Une mère a perdu vendredi l'enfant qu'elle portait, mort in utero, alors qu'elle devait accoucher la veille à la maternité Port-Royal, à Paris. Selon les informations du « Parisien », elle avait été renvoyée chez elle, faute de place dans l'établissement. Le père de l'enfant a mis en cause la maternité et devait porter plainte ce dimanche.
Dans un communiqué publié ce même jour, l'AP-HP a annoncé l'ouverture d'une enquête médicale et administrative exceptionnelle afin de déterminer « pour quelles raisons cette femme a été renvoyée à son domicile, s'il y avait un manque de lits à Port-Royal et pourquoi la patiente n'a pas été transférée dans un autre hôpital ». L'AP-HP a également déclaré qu'elle s'associait « pleinement à la douleur de la famille et au désarroi des personnels ». Un soutien psychologique sera proposé à ces derniers. Les résultats de l'enquête sont attendus d'ici un mois.
Invitée sur le plateau de France 5, dimanche, la ministre de la Santé, a affirmé qu'elle veillerait à ce que la vérité soit faite sur cet incident dramatique. Marisol Touraine a indiqué avoir « été en contact avec la famille, en l'occurrence le papa ». « Je lui ai dit qu'il fallait faire évidemment la lumière sur ce qui avait pu se passer », a-t-elle rapporté. Mais « une enquête complète » prend « du temps », a déclaré la ministre, qui a indiqué avoir également « demandé une étude rapide, très rapide, qui ait lieu demain [lundi], en 24 heures, 48 heures, entre les hôpitaux de Paris, l'Agence régionale de santé, et qui nous permette de comprendre ce qui s'est passé, vraiment ». Le Parquet a également ouvert une enquête préliminaire.
Une maternité saturée
Selon le récit publié par « Le Parisien », la mère était déjà venue le mardi et le jeudi pour examen et déclenchement de l’accouchement. Elle avait alerté la maternité expliquant que le bébé ne bougeait pas beaucoup et se plaignant de douleurs au côté gauche. La veille de l'accident, elle devait se présenter à 7h00 à la maternité mais le rendez-vous avait été reporté à 11h00 une première fois, puis une seconde fois, « parce qu'il n'y avait plus de chambre disponible », raconte son compagnon au « Parisien ».

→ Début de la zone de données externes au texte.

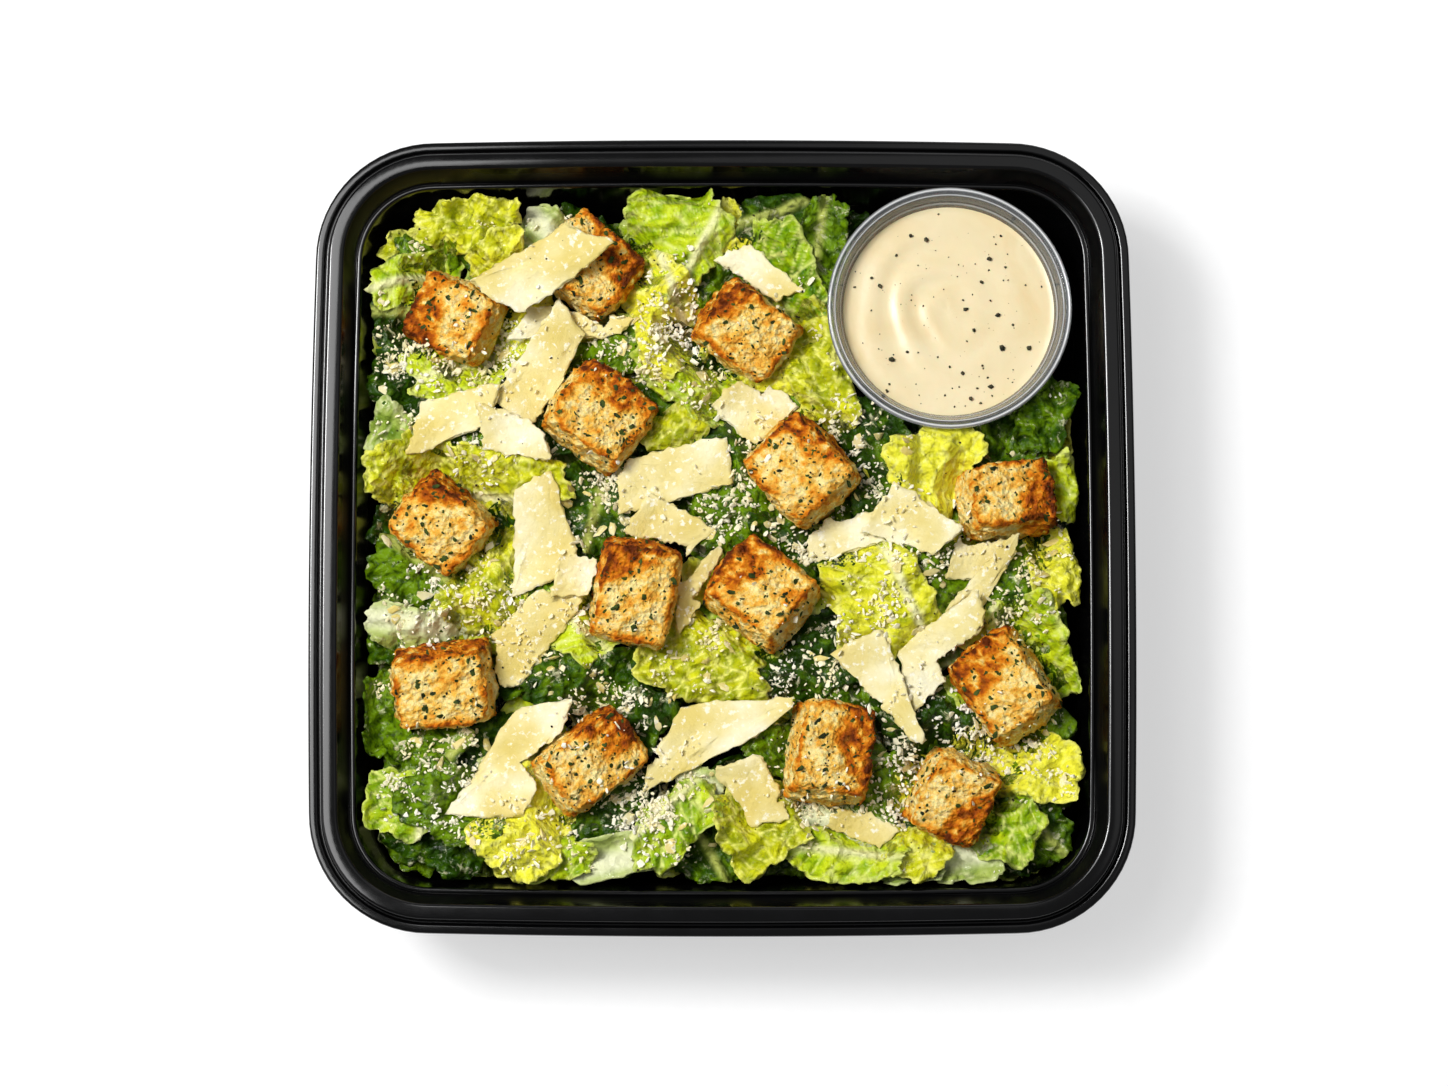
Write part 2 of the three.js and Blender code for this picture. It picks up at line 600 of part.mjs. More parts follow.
// A flake breaks off against a crouton that would cover little of it, and else lies on top of it.
function laidShaving(shaving, index, croutons, rooms, flakes) {
  const sheetAt = (z) => toSolid(lay(shavingSheet(shaving, index), shaving, z));
  const low = sheetAt(bedHeight(shaving[0], shaving[1]) + FLAKE_LIFT);
  const covered = rooms.reduce((sum, room) => sum + low.intersect(room).volume(), 0);
  const broken = covered < BROKEN_SHARE * low.volume();
  const z = restingHeight(shaving, index, broken ? flakes : [...croutons, ...flakes]);
  const sheet = broken ? rooms.reduce((rest, room) => rest.subtract(room), sheetAt(z)) : sheetAt(z);
  return { solid: largestPiece(sheet), z };
}

// The air from just under a flake upwards, which no leaf may enter.
function shavingRoom(shaving, index, z) {
  const depth = flakeDip(shaving, index) + TOPPING_GAP;
  return toSolid(lay(flakePrism(shaving, index, { grown: 0.4, depth, height: 30 }), shaving, z));
}

const croutonGeometries = CROUTONS.map((crouton, i) => settle(croutonGeometry(crouton, i), crouton));
const croutonSolids = croutonGeometries.map(toSolid);
const croutonRooms = CROUTONS.map(croutonRoom);
const laidShavings = [];
SHAVINGS.forEach((shaving, i) => {
  const flakes = laidShavings.map(({ solid }) => solid);
  laidShavings.push(laidShaving(shaving, i, croutonSolids, croutonRooms, flakes));
});

// The room that the pot takes up in the heap, with the air over it.
function potRoom() {
  const grown = 0.6;
  const profile = [
    [0, -grown],
    [POT.footRadius + grown, -grown],
    [potRadius(POT.height - 5) + grown, POT.height - 5],
    [POT.rimRadius + grown, POT.height - 2.5],
    [POT.rimRadius + grown, 40],
    [0, 40],
  ];
  const geometry = turned(profile, POT_STEPS);
  geometry.translate(POT.x, POT.y, POT.floor);
  return toSolid(geometry);
}

// The heap: bed, leaves and crumbs fused, less the room that the tray, pot and toppings take.
function heapGeometry() {
  const leaves = LEAVES.flatMap((leaf, i) => leafSolids(leaf, i));
  let heap = leaves.reduce((whole, leaf) => whole.add(leaf), toSolid(bedGeometry()));
  heap = heap.intersect(CAVITY).subtract(potRoom());
  croutonRooms.forEach((room) => {
    heap = heap.subtract(room);
  });
  SHAVINGS.forEach((shaving, i) => {
    heap = heap.subtract(shavingRoom(shaving, i, laidShavings[i].z));
  });
  return toGeometry(largestPiece(heap));
}

const material = (color, roughness) => new THREE.MeshStandardMaterial({ color, roughness, metalness: 0 });
const BLACK_SHEET = material(0x1c1d1e, 0.35);
const CLEAR_PET = new THREE.MeshStandardMaterial({
  color: 0xe4e6e4,
  roughness: 0.08,
  metalness: 0,
  transparent: true,
  opacity: 0.35,
});
const CREAMY_DRESSING = material(0xf3e2b8, 0.3);
const ROMAINE = material(0x7f9a2a, 0.45);
const TOASTED_BREAD = material(0xd79a3c, 0.8);
const PARMESAN = material(0xf3e3a8, 0.5);

const salad = new THREE.Group();
salad.name = "caesar_salad";

function add(name, geometry, finish) {
  const mesh = new THREE.Mesh(geometry, finish);
  mesh.name = name;
  salad.add(mesh);
  return mesh;
}

const numbered = (name, index) => name + "_" + String(index + 1).padStart(2, "0");

add("tray", trayGeometry, BLACK_SHEET);
add("romaine_heap", heapGeometry(), ROMAINE);
add("dressing_pot", potGeometry, CLEAR_PET).position.set(POT.x, POT.y, POT.floor);
add("dressing", dressingGeometry(), CREAMY_DRESSING).position.set(POT.x, POT.y, POT.floor);
croutonGeometries.forEach((geometry, i) => add(numbered("crouton", i), geometry, TOASTED_BREAD));
laidShavings.forEach(({ solid }, i) => add(numbered("shaving", i), toGeometry(solid), PARMESAN));

export default salad;
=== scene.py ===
"""Dresses a caesar salad in a square black takeaway tray, on the solids of its frame.

Sizes in the classes are in millimetres; meshes are made in metres, in the frame's own axes.
"""

import json
import logging
import math
from contextlib import contextmanager
from dataclasses import dataclass, field
from enum import Enum, IntEnum
from itertools import combinations
from typing import Iterator

import bmesh
import bpy
import numpy as np
from mathutils import Euler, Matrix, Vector, noise
from mathutils.bvhtree import BVHTree

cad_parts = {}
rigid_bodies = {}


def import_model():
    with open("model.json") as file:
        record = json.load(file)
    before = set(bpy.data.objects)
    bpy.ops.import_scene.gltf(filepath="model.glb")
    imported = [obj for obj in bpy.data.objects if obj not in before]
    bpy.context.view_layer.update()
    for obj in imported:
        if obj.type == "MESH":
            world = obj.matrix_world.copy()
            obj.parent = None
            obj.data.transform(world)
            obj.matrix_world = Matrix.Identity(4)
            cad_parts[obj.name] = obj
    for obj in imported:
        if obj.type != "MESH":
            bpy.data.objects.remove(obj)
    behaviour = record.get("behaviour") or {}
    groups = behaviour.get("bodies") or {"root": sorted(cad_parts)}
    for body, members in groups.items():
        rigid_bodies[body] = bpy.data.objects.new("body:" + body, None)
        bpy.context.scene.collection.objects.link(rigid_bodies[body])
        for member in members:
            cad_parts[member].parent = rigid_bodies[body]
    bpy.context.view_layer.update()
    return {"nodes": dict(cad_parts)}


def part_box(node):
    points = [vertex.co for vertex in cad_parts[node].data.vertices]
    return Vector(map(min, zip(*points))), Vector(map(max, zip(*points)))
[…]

Le couple se présentera finalement plusieurs heures plus tard aux urgences de Port-Royal, avant d'être une nouvelle fois renvoyé à leur domicile par une sage-femme visiblement débordée, et sans pouvoir être redirigé vers une autre maternité. Dans la nuit de jeudi à vendredi, ils se rendent à nouveau aux urgences. Le personnel constate alors la mort in utero du bébé.
Le système mis en cause
Dominique Cabrol, gynécologue de la maternité Port-Royal, un établissement flambant neuf et réputé, reconnaît dans les colonnes du quotidien que la maternité était « en saturation totale » jeudi. Sans attendre les résultats de l'enquête, lIan Brossat, président du groupe PCF-PG au Conseil de Paris, a estimé que cet incident était la conséquence désastreuse des « suppressions de postes massives et des restructurations en rafale que l'AP-HP a subies ces dernières années ».
Selon le président du Syndicat national des gynécologues obstétriciens, Jean Marty, la situation illustre « le dévoiement » du plan périnatalité et de la classification des maternités en trois types, allant de la prise en charge des grossesses normales à la prise en charge de celles à haut risque et des nouveau-nés présentant des détresses graves. Cette classification, scellée par un décret de 1998, a « abouti au discrédit des maternités qui n'étaient pas de niveau élevé », estime Jean Marty. « Les gens ont pensé qu'ils étaient plus en sécurité dans les maternités de type III et donc on a eu un engorgement de ces établissements, avec, dans le même temps, la volonté de l'administration de fermer les maternités privées de type I pour récupérer ce volume économique », a-t-il déclaré à l'AFP.
La maternité Cochin-Port-Royal, de type III et qui dispose d'unités obstétriques, de néonatalogie et de réanimation néonatale, a enregistré 5 000 naissances en 2012. « On voit le résultat aujourd'hui, avec le refoulement d'accouchements qui devraient se faire en maternité de type III. Ce n'est pas une défaillance humaine, c'est un problème structurel, et tant qu'on n'imposera pas ce qui peut se faire en toute sécurité au plus près, dans la personnalisation, dans les établissements de type I, on aura ce genre de problème », assure le Dr Marty.